Italy, Greece and some eastern EU countries have clandestine economies which hover around 27 percent. Even France cannot be said to be dealing effectively with the problem, its black market being estimated at 15 percent of GDP. France is, however, a point ahead of Germany, at about 16 percent. The embarrassing EU average is a little over 22 percent.

The strongest economies, France, Germany and the Netherlands, are those with least tax evasion; but even so, Germany, for example, loses to the clandestine economy an amount equivalent to 80 percent of what it spends on healthcare. Traditionally, while governments more or less kept an eye on the number of companies that resorted to tax havens for certain financial operations, nobody seemed to be shocked at the phenomenon. Opinion seemed to accept, rather, a certain volume of tax fraud in exchange for jobs and growth. But in recent years, those same corrupt mechanisms have spread to uncontrolled proportions, precisely when Europe entered into recession and the states needed more money to restructure their debts.

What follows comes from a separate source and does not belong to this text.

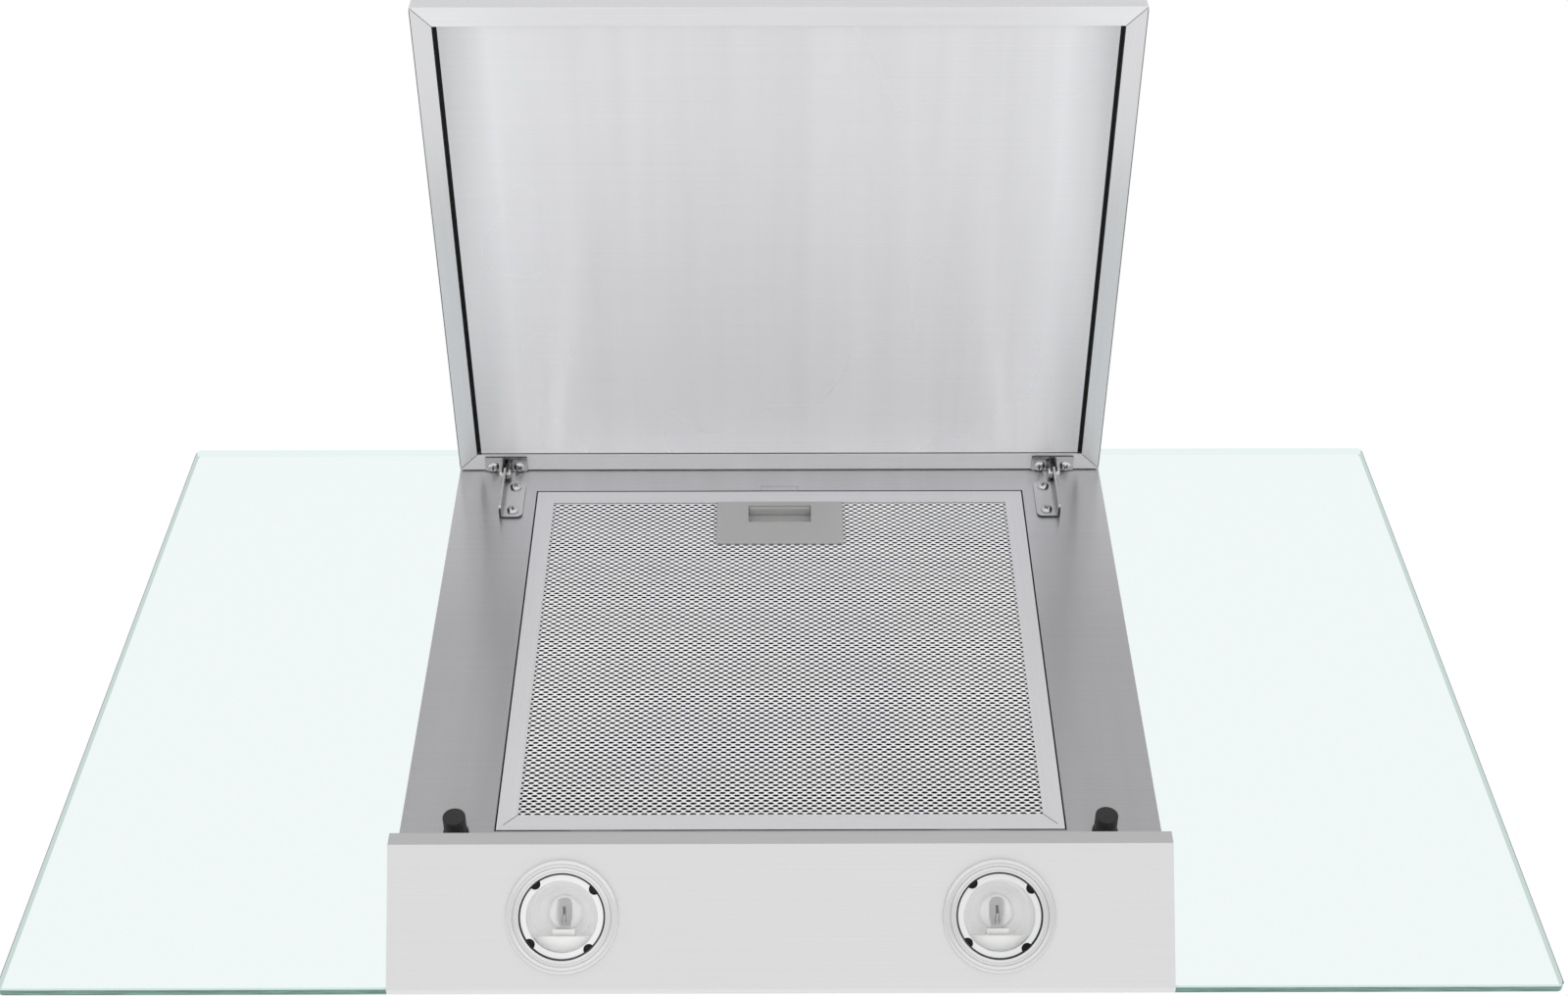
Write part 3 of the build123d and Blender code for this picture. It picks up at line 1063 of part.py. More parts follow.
with BuildPart() as impeller:
    with BuildSketch(at_side(-IMPELLER_WIDTH / 2)):
        with Locations((BLOWER_Y, BLOWER_Z)):
            with PolarLocations(BLADE_RADIUS, BLADE_COUNT):
                Rectangle(BLADE_DEPTH, BLADE_THICKNESS, rotation=BLADE_PITCH)
    extrude(amount=IMPELLER_WIDTH)
    for ring_x in (-IMPELLER_WIDTH / 2, IMPELLER_WIDTH / 2 - IMPELLER_RING):
        with BuildSketch(at_side(ring_x)):
            with Locations((BLOWER_Y, BLOWER_Z)):
                Circle(IMPELLER_RADIUS)
                Circle(IMPELLER_RADIUS - BLADE_DEPTH, mode=Mode.SUBTRACT)
        extrude(amount=IMPELLER_RING)
    for start_x, length, radius in (
            (-HUB_THICKNESS / 2, HUB_THICKNESS, BLADE_RADIUS),
            (-HUB_LENGTH / 2, HUB_LENGTH, HUB_RADIUS),
            (MOTOR_FACE_X - SHAFT_IN_MOTOR, HUB_LENGTH / 2 - MOTOR_FACE_X + SHAFT_IN_MOTOR, SHAFT_RADIUS)):
        with BuildSketch(at_side(start_x)):
            with Locations((BLOWER_Y, BLOWER_Z)):
                Circle(radius)
        extrude(amount=length)
impeller.part.label = "impeller"
export_step(impeller.part, "parts/impeller.step")

# Motor inside the left half of the impeller, carried by a three-armed bracket on the scroll
with BuildPart() as motor:
    with BuildSketch(at_side(MOTOR_FACE_X)):
        with Locations((BLOWER_Y, BLOWER_Z)):
            Circle(MOTOR_RADIUS)
    extrude(amount=-MOTOR_LENGTH)
    fillet(motor.edges(), SCROLL_WALL)
    with BuildSketch(at_side(MOTOR_FACE_X)):
        with Locations((BLOWER_Y, BLOWER_Z)):
            Circle(SHAFT_RADIUS + SHAFT_CLEARANCE)
    extrude(amount=-(SHAFT_IN_MOTOR + SHEET), mode=Mode.SUBTRACT)
motor.part.label = "blower_motor"
export_step(motor.part, "parts/blower_motor.step")

with BuildPart() as spider:
    with BuildSketch(at_side(-SCROLL_WIDTH / 2)):
        with Locations((BLOWER_Y, BLOWER_Z)):
            Circle(SPIDER_RADIUS)
            Circle(INLET_RADIUS, mode=Mode.SUBTRACT)
            Circle(MOTOR_RADIUS / 2)
            with PolarLocations(INLET_RADIUS / 2, SPIDER_ARM_COUNT, start_angle=90):
                Rectangle(INLET_RADIUS, SPIDER_ARM)
    extrude(amount=-SPIDER_THICKNESS)
spider.part.label = "motor_bracket"
export_step(spider.part, "parts/motor_bracket.step")

# Outlet collar: tube with a base ring and a seat for the flaps
COLLAR_BORE = COLLAR_RADIUS - COLLAR_WALL
SEAT_Z = BOX_TOP_Z + SEAT_HEIGHT
SPINDLE_Z = SEAT_Z + FLAP_REST + FLAP_THICKNESS / 2

with BuildPart() as collar:
    for low_z, height, outer, inner in (
            (BOX_TOP_Z, COLLAR_BASE_THICKNESS, COLLAR_RADIUS + COLLAR_BASE, COLLAR_BORE),
            (BOX_TOP_Z, COLLAR_HEIGHT, COLLAR_RADIUS, COLLAR_BORE),
            (SEAT_Z - COLLAR_WALL, COLLAR_WALL, COLLAR_RADIUS, COLLAR_BORE - SEAT_WIDTH)):
        with BuildSketch(at_height(low_z)):
            with Locations((0, COLLAR_Y)):
                Circle(outer)
                Circle(inner, mode=Mode.SUBTRACT)
        extrude(amount=height)
    with BuildSketch(at_side(-COLLAR_RADIUS)):
        with Locations((COLLAR_Y, SPINDLE_Z)):
            Circle(SPINDLE_RADIUS)
    extrude(amount=2 * COLLAR_RADIUS, mode=Mode.SUBTRACT)
collar.part.label = "outlet_collar"
export_step(collar.part, "parts/outlet_collar.step")

with BuildPart() as spindle:
    with BuildSketch(at_side(-COLLAR_RADIUS)):
        with Locations((COLLAR_Y, SPINDLE_Z)):
            Circle(SPINDLE_RADIUS)
    extrude(amount=2 * COLLAR_RADIUS)
spindle.part.label = "damper_spindle"
export_step(spindle.part, "parts/damper_spindle.step")

# Back-draught flaps: half discs that lie on the seat, with their barrels side by side on the spindle
FLAP_RADIUS = COLLAR_BORE - FLAP_GAP
BARREL_END = BARREL_SPAN * 3 / 2

for name, toward, barrels in (
        ("front", -1, ((-BARREL_END, -BARREL_SPAN / 2 - BARREL_GAP),
                       (BARREL_SPAN / 2 + BARREL_GAP, BARREL_END))),
        ("rear", 1, ((-BARREL_SPAN / 2, BARREL_SPAN / 2),))):
    with BuildPart() as flap:
        with BuildSketch(at_height(SPINDLE_Z - FLAP_THICKNESS / 2)):
            with Locations((0, COLLAR_Y)):
                Circle(FLAP_RADIUS)
            with Locations((0, COLLAR_Y + toward * (BARREL_RADIUS + BARREL_GAP - FLAP_RADIUS))):
                Rectangle(2 * FLAP_RADIUS, 2 * FLAP_RADIUS, mode=Mode.SUBTRACT)
            for start_x, end_x in barrels:
                with Locations(((start_x + end_x) / 2, COLLAR_Y + toward * BARREL_RADIUS)):
                    Rectangle(end_x - start_x, 2 * BARREL_RADIUS)
        extrude(amount=FLAP_THICKNESS)
        for start_x, end_x in barrels:
            with BuildSketch(at_side(start_x)):
                with Locations((COLLAR_Y, SPINDLE_Z)):
                    Circle(BARREL_RADIUS)
            extrude(amount=end_x - start_x)
        with BuildSketch(at_side(-FLAP_RADIUS)):
            with Locations((COLLAR_Y, SPINDLE_Z)):
                Circle(SPINDLE_RADIUS + SPINDLE_CLEARANCE)
        extrude(amount=2 * FLAP_RADIUS, mode=Mode.SUBTRACT)
    flap.part.label = f"damper_flap_{name}"
    export_step(flap.part, f"parts/damper_flap_{name}.step")

# Back plate that hangs the hood on the wall
with BuildPart() as back_plate:
    with BuildSketch(at_depth(0)):
        with Locations((0, (BOX_TOP_Z - BACK_PLATE_FOOT) / 2)):
            Rectangle(BACK_PLATE_WIDTH, BOX_TOP_Z + BACK_PLATE_FOOT)
        with Locations(*WALL_HOLE_SPOTS):
            Circle(WALL_HOLE_RADIUS, mode=Mode.SUBTRACT)
    extrude(amount=BACK_PLATE_THICKNESS)
back_plate.part.label = "back_plate"
export_step(back_plate.part, "parts/back_plate.step")

# Duct covers: two U-shaped sheets with rear returns, the upper one sliding inside the lower one
COVER_INSET = COVER_SHEET + COVER_GAP

for name, inset, low_z, top_z in (
        ("lower_duct_cover", 0, UPPER_TOP_Z, UPPER_TOP_Z + COVER_HEIGHT),
        ("upper_duct_cover", COVER_INSET, UPPER_TOP_Z + UPPER_COVER_LIFT,
         UPPER_TOP_Z + COVER_HEIGHT + UPPER_COVER_PROUD)):
    with BuildPart() as cover:
        with BuildSketch(at_height(low_z)):
            with Locations((0, -COVER_DEPTH / 2)):
                Rectangle(COVER_WIDTH - 2 * inset, COVER_DEPTH - 2 * inset)
                Rectangle(COVER_WIDTH - 2 * (inset + COVER_SHEET), COVER_DEPTH - 2 * (inset + COVER_SHEET),
                          mode=Mode.SUBTRACT)
            with Locations((0, -inset)):
                Rectangle(COVER_WIDTH - 2 * COVER_RETURN, 2 * COVER_SHEET, mode=Mode.SUBTRACT)
        extrude(amount=top_z - low_z)
    cover.part.label = name
    export_step(cover.part, f"parts/{name}.step")

# Screws and nuts that clamp the two halves of the body on the glass
FIXING_NUT_Z = BODY_TOP_Z - SHEET
FIXING_TIP_Z = FIXING_NUT_Z - FIXING_NUT_HEIGHT - SHEET
FIXING_SEAT_Z = UPPER_FLOOR_Z + SHEET

with BuildPart() as fixings:
    with BuildSketch(at_height(FIXING_TIP_Z)):
        with Locations(*FIXING_SPOTS):
            Circle(FIXING_RADIUS)
    extrude(amount=FIXING_SEAT_Z - FIXING_TIP_Z)
    with BuildSketch(at_height(FIXING_SEAT_Z)):
        with Locations(*FIXING_SPOTS):
            Circle(FIXING_HEAD_RADIUS)
    extrude(amount=FIXING_HEAD_HEIGHT)
    with BuildSketch(at_height(FIXING_NUT_Z)):
        with Locations(*FIXING_SPOTS):
            RegularPolygon(FIXING_NUT_RADIUS, HEX_SIDES)
    extrude(amount=-FIXING_NUT_HEIGHT)
fixings.part.label = "glass_fixings"
export_step(fixings.part, "parts/glass_fixings.step")

# Cable gland in the motor box's lid
with BuildPart() as gland:
    with BuildSketch(at_height(BOX_TOP_Z)):
        with Locations((GLAND_X, GLAND_Y)):
            RegularPolygon(GLAND_RADIUS, HEX_SIDES)
    extrude(amount=GLAND_HEIGHT)
    with BuildSketch(at_height(BOX_TOP_Z)):
        with Locations((GLAND_X, GLAND_Y)):
            Circle(GLAND_THREAD_RADIUS)
    extrude(amount=-GLAND_THREAD_LENGTH)
    with BuildSketch(at_height(BOX_TOP_Z + GLAND_HEIGHT)):
        with Locations((GLAND_X, GLAND_Y)):
            Circle(GLAND_BORE_RADIUS)
    extrude(amount=-(GLAND_HEIGHT + GLAND_THREAD_LENGTH), mode=Mode.SUBTRACT)
gland.part.label = "cable_gland"
export_step(gland.part, "parts/cable_gland.step")
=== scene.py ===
import bpy
import bmesh
from math import atan2, cos, pi, radians, sin, sqrt
from mathutils import Matrix, Vector


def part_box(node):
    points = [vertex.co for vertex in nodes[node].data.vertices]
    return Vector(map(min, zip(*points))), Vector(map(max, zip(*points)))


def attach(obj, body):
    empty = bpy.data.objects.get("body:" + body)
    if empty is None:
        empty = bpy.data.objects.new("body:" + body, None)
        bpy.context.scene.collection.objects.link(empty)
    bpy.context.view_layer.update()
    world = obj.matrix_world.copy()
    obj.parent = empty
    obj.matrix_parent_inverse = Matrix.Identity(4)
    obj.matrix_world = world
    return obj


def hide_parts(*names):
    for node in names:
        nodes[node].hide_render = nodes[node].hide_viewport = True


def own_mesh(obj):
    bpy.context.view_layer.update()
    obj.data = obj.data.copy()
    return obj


# Looks of a wall-hung range hood with a glass canopy, seen from below and in front.
# Everything is in metres in the part's frame: X along the wall, +Y at the wall, +Z up.

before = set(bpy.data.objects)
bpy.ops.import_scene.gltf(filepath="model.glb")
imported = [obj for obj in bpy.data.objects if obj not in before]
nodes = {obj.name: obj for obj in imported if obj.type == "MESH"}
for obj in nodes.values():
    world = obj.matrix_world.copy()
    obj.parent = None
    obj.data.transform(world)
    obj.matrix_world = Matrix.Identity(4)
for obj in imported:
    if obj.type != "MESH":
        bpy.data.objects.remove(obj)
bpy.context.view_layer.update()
MM = 0.001

# Camera fitted to the photograph's edges: below the front edge, with the picture upside down
CAMERA_PLACE = Vector((0.00107, -1.34504, -1.05318))
CAMERA_PITCH = radians(39.3299)
CAMERA_YAW = radians(0.1903)
CAMERA_ROLL = radians(-0.0062)
CAMERA_REACH = 50
FOCAL_PIXELS = 2351.1
PICTURE_WIDTH = 1600
SENSOR_WIDTH = 36.0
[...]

A great part of this huge flow proceeds from the practices of multinational corporations"

One need not be an expert to perceive that so massive a volume of tax evasion is not due to individual citizens who are crooked. It is due to inherently corrupt mechanisms, instruments of fiscal control that are flawed and full of holes, though which undeclared funds slip away. "A great part of this huge flow proceeds from the practices of multinational corporations, consisting of delocalizing an important percentage of their profits toward subsidiaries registered in territories of zero or low fiscal pressure," explains the latest report published by the Alternatives Foundation.

This is why it is important that the EU Council meeting not merely approve the Commission's proposal to improve EU directives against tax evasion, but actively correct them so that they affect not only the current accounts and deposits of individuals who have taken money out of their country to avoid paying taxes on it, but apply also to "all types of legal persons and trusts, all sources of income and all types of financial products."

Only by means of automatic exchange of all this information will it be possible to frustrate these brutal mechanisms of swindling, which have been expanding day by day and stealing the money that ought to go into the treasuries of all the EU countries.

We must keep our eyes open. While we hear speeches about austerity and sacrifice, we also see the prolongation of "exceptional, transitory regimes" — in other words, delays in the obligation to supply fiscal information automatically, without need of it being requested by a judge for a concrete case — like the delays that have been conceded to Austria and Luxembourg.

So little patience for the honest taxpaying citizen, and so much for these corrupt mechanisms.